Underway, the MC22’s lightness and smooth responsiveness to all control inputs makes it easy to ride. The steering lock is a bit restrictive for walking-pace U-turns and manoeuvres, but you soon adjust to that.
If the suspension is in good nick it handles varying road conditions well, providing a sportsbike-firm, well-damped ride.
It’s ridiculous really that I’ve got this far without elaborating on the glorious little 30kW (40hp) four’s performance. Unlike a high-performance two-stroke (Suzuki’s stunning RGV250 for example), the four-stroke Honda can toddle along quite happily at low revs, amazingly pulling away smoothly if unenthusiastically from say 3000rpm, even in top gear.
But why would you? Keep it on the boil and you get what you came for – the pleasure of hearing and feeling the sophisticated motor firing shots in anger.
At around 7000-8000rpm you get a hint, then at about 13,000rpm it starts howling like a racebike, launching toward the 18,000rpm redline with an exhilarating rush. Think about that for a moment – a reliable, rider-friendly, everyday bike that revs close to 20,000rpm. Hallelujah! Thank you, Honda-san.

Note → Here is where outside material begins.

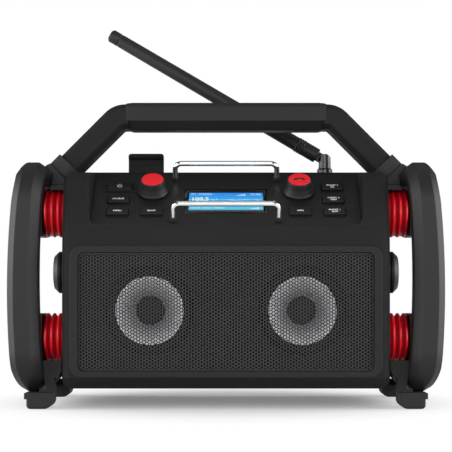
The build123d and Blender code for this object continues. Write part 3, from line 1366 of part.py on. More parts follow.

Picture this: You’re going for broke, stable enough at speed, the little Honda washes off momentum easily and turns in a treat, then apexes the bend faithfully. Now you’re powering out, still heeled over, changing up at around 17,000rpm and picking up the drive in the meat of the 13,000-14,000rpm range thanks to the close-ratio box. How good’s that?

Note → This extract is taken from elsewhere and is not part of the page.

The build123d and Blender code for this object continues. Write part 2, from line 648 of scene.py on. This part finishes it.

Apart from their ability to tingle your spine, these little Hondas are versatile toys for novices and experienced riders alike. They’re fine city bikes – competent commuters that still earn pose-value points outside a café – while still being delightful weekend scratchers and great track-day tools, especially on tighter tracks.

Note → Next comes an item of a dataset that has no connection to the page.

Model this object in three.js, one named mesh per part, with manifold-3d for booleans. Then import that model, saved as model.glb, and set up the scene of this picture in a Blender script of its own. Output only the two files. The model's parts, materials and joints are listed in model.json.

Performance-minded novices are fortunate that these fully fledged quarter-litre sportsbikes are LAMS-approved. They’re ideal for developing skills without the issues, legal and otherwise, associated with big-bore crotch-rockets in inexperienced hands. Throw in Honda’s deserved reputation for all-round excellence, as well as reliability, and they’re a pretty compelling proposition.
1986 – CBR250F (MC14)
Released to the Japanese market, a half-faired sportsbike featuring the amazing little in-line four with gear-driven cams.
1987 – CBR250R (MC17)
The updated MC17 ‘Hurricane’ model released with full fairing, carrying over the driveline package from the CBR250F, including the MC14 engine.
1988 – CBR250R (MC19)
The substantially revised MC19 model, still powered by the MC14 engine, takes Honda’s 250/4 class competitor to the next level, setting the stage for the MC22.
WHAT TO LOOK FOR
While the MC14-type engine is pretty much a bulletproof design, the fact that they’ve usually been worked pretty hard means that a genuine low-kays example that has been correctly serviced will be the one to buy every time. It’s way more important than the bike’s model year or whether it’s an official Honda Australia import or one of the many grey imports.
Check that the battery is charging because faulty rectifiers are not uncommon.
As always, make sure you check for damage or signs of neglect.
These bikes are straight-forward and troublefree, with gear-driven cams that eliminate chain and tensioner issues.
Competent DIY mechanics can look after the CBR’s basic servicing needs, though shim-type valve adjustment can be a demanding task for all but experienced techs.
The best thing for the little four is to keep fresh oil in it – changing the oil and filter every 5000km is good insurance.
Valve checks and sparkplug replacements are best done at 10,000km intervals rather than the factory 20,000km figure.